* **Stated task**: Write out the whole listing again, exactly as given.

** START OF Information provided **

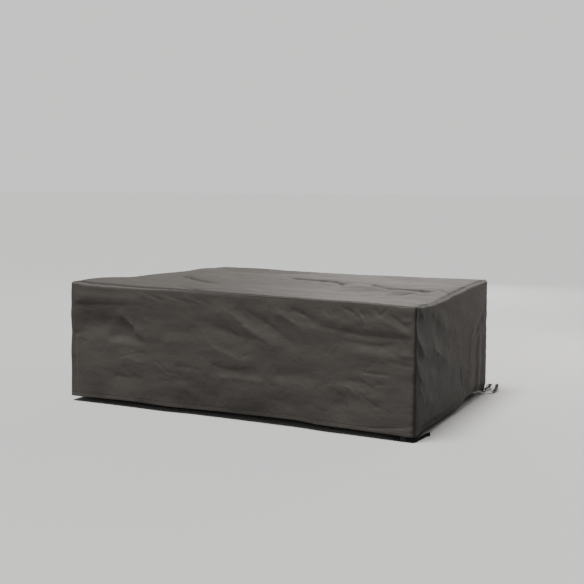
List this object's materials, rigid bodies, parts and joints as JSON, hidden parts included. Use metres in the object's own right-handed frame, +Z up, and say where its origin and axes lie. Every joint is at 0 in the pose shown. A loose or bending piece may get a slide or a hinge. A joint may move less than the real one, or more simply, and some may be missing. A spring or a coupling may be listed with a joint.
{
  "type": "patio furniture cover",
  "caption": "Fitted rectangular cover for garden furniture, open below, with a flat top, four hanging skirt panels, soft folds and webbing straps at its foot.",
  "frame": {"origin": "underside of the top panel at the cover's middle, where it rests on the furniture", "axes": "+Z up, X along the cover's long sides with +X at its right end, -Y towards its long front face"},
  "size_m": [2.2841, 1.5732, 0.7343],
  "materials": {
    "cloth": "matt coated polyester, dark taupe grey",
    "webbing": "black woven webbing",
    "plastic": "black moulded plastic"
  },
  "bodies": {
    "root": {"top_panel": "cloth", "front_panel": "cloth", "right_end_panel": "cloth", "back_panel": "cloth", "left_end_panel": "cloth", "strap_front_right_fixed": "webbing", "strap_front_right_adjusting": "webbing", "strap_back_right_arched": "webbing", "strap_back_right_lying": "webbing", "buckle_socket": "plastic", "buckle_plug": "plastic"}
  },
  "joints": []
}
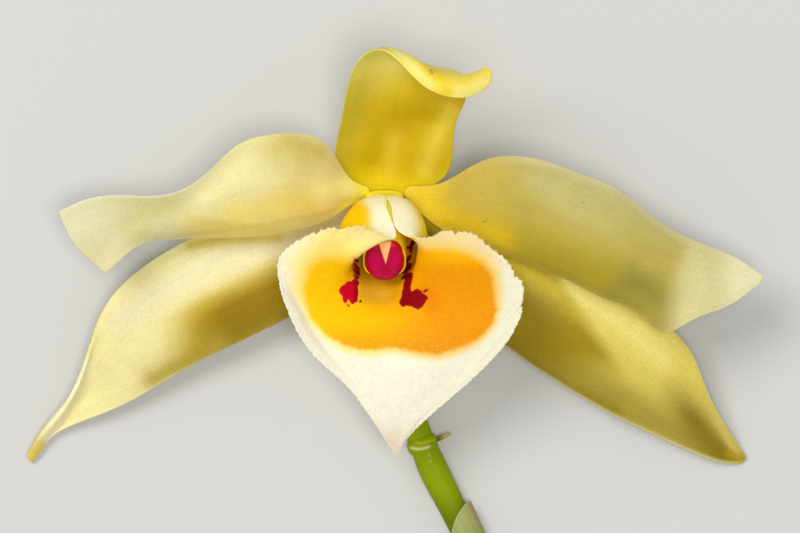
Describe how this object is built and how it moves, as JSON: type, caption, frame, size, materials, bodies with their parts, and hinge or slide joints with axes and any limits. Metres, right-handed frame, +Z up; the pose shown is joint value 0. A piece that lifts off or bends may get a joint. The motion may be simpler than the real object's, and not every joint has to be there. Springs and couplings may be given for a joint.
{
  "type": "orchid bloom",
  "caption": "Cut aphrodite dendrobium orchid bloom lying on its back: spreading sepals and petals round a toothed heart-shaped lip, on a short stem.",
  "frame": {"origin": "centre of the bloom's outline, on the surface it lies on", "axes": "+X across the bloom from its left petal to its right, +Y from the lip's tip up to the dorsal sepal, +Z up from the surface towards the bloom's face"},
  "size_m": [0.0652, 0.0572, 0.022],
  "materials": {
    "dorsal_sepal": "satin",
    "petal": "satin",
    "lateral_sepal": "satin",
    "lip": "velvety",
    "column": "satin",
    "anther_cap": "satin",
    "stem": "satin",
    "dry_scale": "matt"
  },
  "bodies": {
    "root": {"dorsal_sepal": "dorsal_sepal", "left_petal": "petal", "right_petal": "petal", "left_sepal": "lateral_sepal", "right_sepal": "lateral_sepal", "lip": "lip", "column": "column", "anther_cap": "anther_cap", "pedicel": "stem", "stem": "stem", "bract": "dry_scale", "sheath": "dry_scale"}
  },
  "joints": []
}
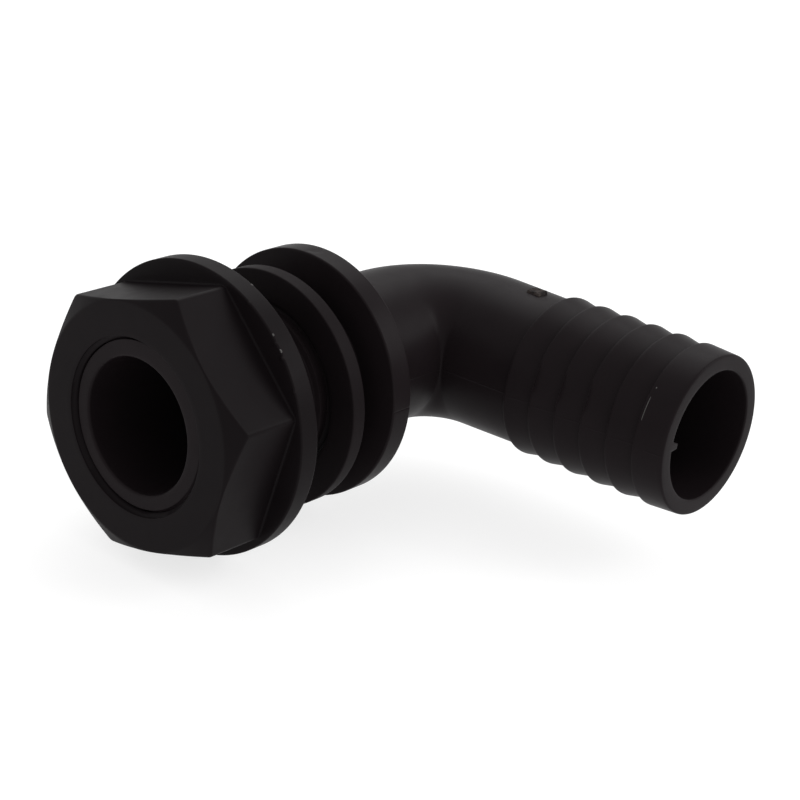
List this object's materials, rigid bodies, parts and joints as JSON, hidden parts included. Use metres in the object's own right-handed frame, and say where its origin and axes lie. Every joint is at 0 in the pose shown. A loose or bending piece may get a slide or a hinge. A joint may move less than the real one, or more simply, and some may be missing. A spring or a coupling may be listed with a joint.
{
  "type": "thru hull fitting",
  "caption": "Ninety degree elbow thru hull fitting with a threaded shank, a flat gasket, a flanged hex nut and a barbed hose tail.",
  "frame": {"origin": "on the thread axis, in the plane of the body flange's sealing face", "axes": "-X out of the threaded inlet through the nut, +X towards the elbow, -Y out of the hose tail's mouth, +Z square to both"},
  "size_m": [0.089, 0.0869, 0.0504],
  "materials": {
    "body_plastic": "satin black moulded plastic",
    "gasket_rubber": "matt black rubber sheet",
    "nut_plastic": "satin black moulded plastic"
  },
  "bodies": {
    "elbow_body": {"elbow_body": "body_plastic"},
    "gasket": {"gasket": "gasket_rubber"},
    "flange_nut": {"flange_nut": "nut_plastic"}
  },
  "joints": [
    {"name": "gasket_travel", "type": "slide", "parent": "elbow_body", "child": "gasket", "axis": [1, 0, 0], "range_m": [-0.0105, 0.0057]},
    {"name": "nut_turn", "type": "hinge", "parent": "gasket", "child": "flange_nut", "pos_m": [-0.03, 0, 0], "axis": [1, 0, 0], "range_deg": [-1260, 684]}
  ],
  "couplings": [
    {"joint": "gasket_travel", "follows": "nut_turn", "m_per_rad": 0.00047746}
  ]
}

** END OF Information provided **

* **In response**:
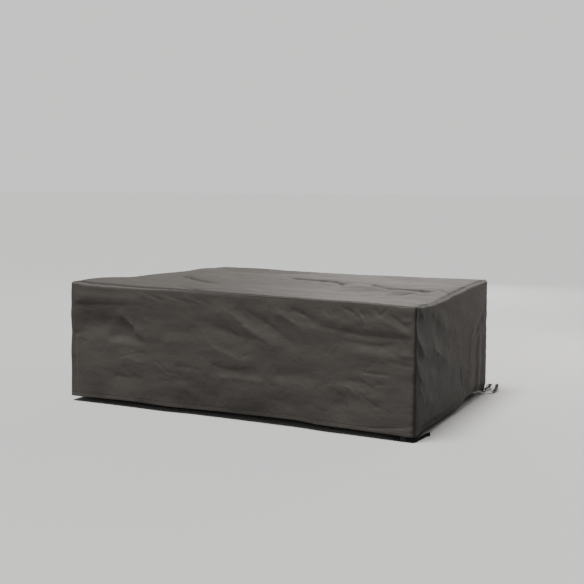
List this object's materials, rigid bodies, parts and joints as JSON, hidden parts included. Use metres in the object's own right-handed frame, +Z up, and say where its origin and axes lie. Every joint is at 0 in the pose shown. A loose or bending piece may get a slide or a hinge. A joint may move less than the real one, or more simply, and some may be missing. A spring or a coupling may be listed with a joint.
{
  "type": "patio furniture cover",
  "caption": "Fitted rectangular cover for garden furniture, open below, with a flat top, four hanging skirt panels, soft folds and webbing straps at its foot.",
  "frame": {"origin": "underside of the top panel at the cover's middle, where it rests on the furniture", "axes": "+Z up, X along the cover's long sides with +X at its right end, -Y towards its long front face"},
  "size_m": [2.2841, 1.5732, 0.7343],
  "materials": {
    "cloth": "matt coated polyester, dark taupe grey",
    "webbing": "black woven webbing",
    "plastic": "black moulded plastic"
  },
  "bodies": {
    "root": {"top_panel": "cloth", "front_panel": "cloth", "right_end_panel": "cloth", "back_panel": "cloth", "left_end_panel": "cloth", "strap_front_right_fixed": "webbing", "strap_front_right_adjusting": "webbing", "strap_back_right_arched": "webbing", "strap_back_right_lying": "webbing", "buckle_socket": "plastic", "buckle_plug": "plastic"}
  },
  "joints": []
}
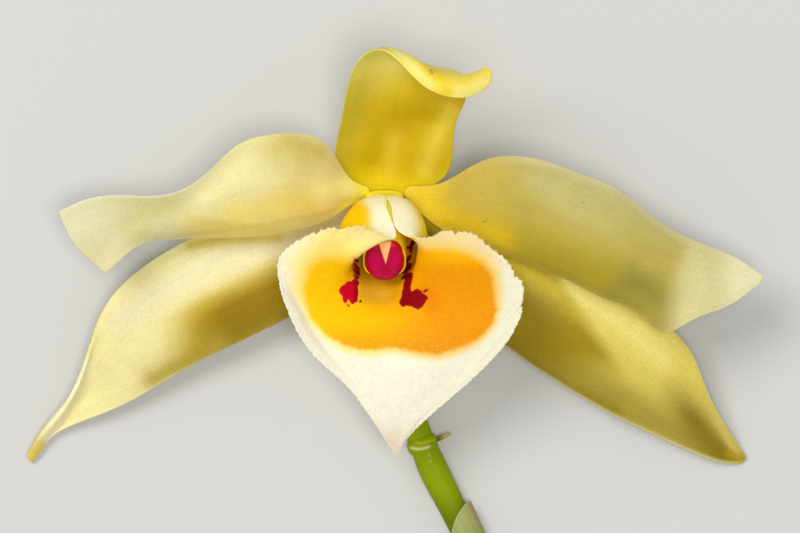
Describe how this object is built and how it moves, as JSON: type, caption, frame, size, materials, bodies with their parts, and hinge or slide joints with axes and any limits. Metres, right-handed frame, +Z up; the pose shown is joint value 0. A piece that lifts off or bends may get a joint. The motion may be simpler than the real object's, and not every joint has to be there. Springs and couplings may be given for a joint.
{
  "type": "orchid bloom",
  "caption": "Cut aphrodite dendrobium orchid bloom lying on its back: spreading sepals and petals round a toothed heart-shaped lip, on a short stem.",
  "frame": {"origin": "centre of the bloom's outline, on the surface it lies on", "axes": "+X across the bloom from its left petal to its right, +Y from the lip's tip up to the dorsal sepal, +Z up from the surface towards the bloom's face"},
  "size_m": [0.0652, 0.0572, 0.022],
  "materials": {
    "dorsal_sepal": "satin",
    "petal": "satin",
    "lateral_sepal": "satin",
    "lip": "velvety",
    "column": "satin",
    "anther_cap": "satin",
    "stem": "satin",
    "dry_scale": "matt"
  },
  "bodies": {
    "root": {"dorsal_sepal": "dorsal_sepal", "left_petal": "petal", "right_petal": "petal", "left_sepal": "lateral_sepal", "right_sepal": "lateral_sepal", "lip": "lip", "column": "column", "anther_cap": "anther_cap", "pedicel": "stem", "stem": "stem", "bract": "dry_scale", "sheath": "dry_scale"}
  },
  "joints": []
}
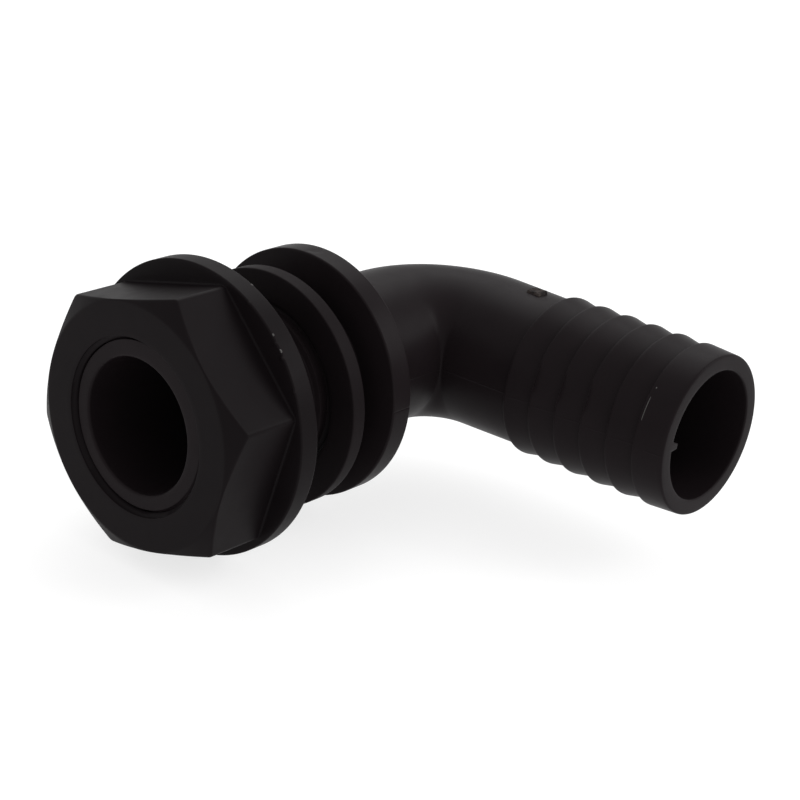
List this object's materials, rigid bodies, parts and joints as JSON, hidden parts included. Use metres in the object's own right-handed frame, and say where its origin and axes lie. Every joint is at 0 in the pose shown. A loose or bending piece may get a slide or a hinge. A joint may move less than the real one, or more simply, and some may be missing. A spring or a coupling may be listed with a joint.
{
  "type": "thru hull fitting",
  "caption": "Ninety degree elbow thru hull fitting with a threaded shank, a flat gasket, a flanged hex nut and a barbed hose tail.",
  "frame": {"origin": "on the thread axis, in the plane of the body flange's sealing face", "axes": "-X out of the threaded inlet through the nut, +X towards the elbow, -Y out of the hose tail's mouth, +Z square to both"},
  "size_m": [0.089, 0.0869, 0.0504],
  "materials": {
    "body_plastic": "satin black moulded plastic",
    "gasket_rubber": "matt black rubber sheet",
    "nut_plastic": "satin black moulded plastic"
  },
  "bodies": {
    "elbow_body": {"elbow_body": "body_plastic"},
    "gasket": {"gasket": "gasket_rubber"},
    "flange_nut": {"flange_nut": "nut_plastic"}
  },
  "joints": [
    {"name": "gasket_travel", "type": "slide", "parent": "elbow_body", "child": "gasket", "axis": [1, 0, 0], "range_m": [-0.0105, 0.0057]},
    {"name": "nut_turn", "type": "hinge", "parent": "gasket", "child": "flange_nut", "pos_m": [-0.03, 0, 0], "axis": [1, 0, 0], "range_deg": [-1260, 684]}
  ],
  "couplings": [
    {"joint": "gasket_travel", "follows": "nut_turn", "m_per_rad": 0.00047746}
  ]
}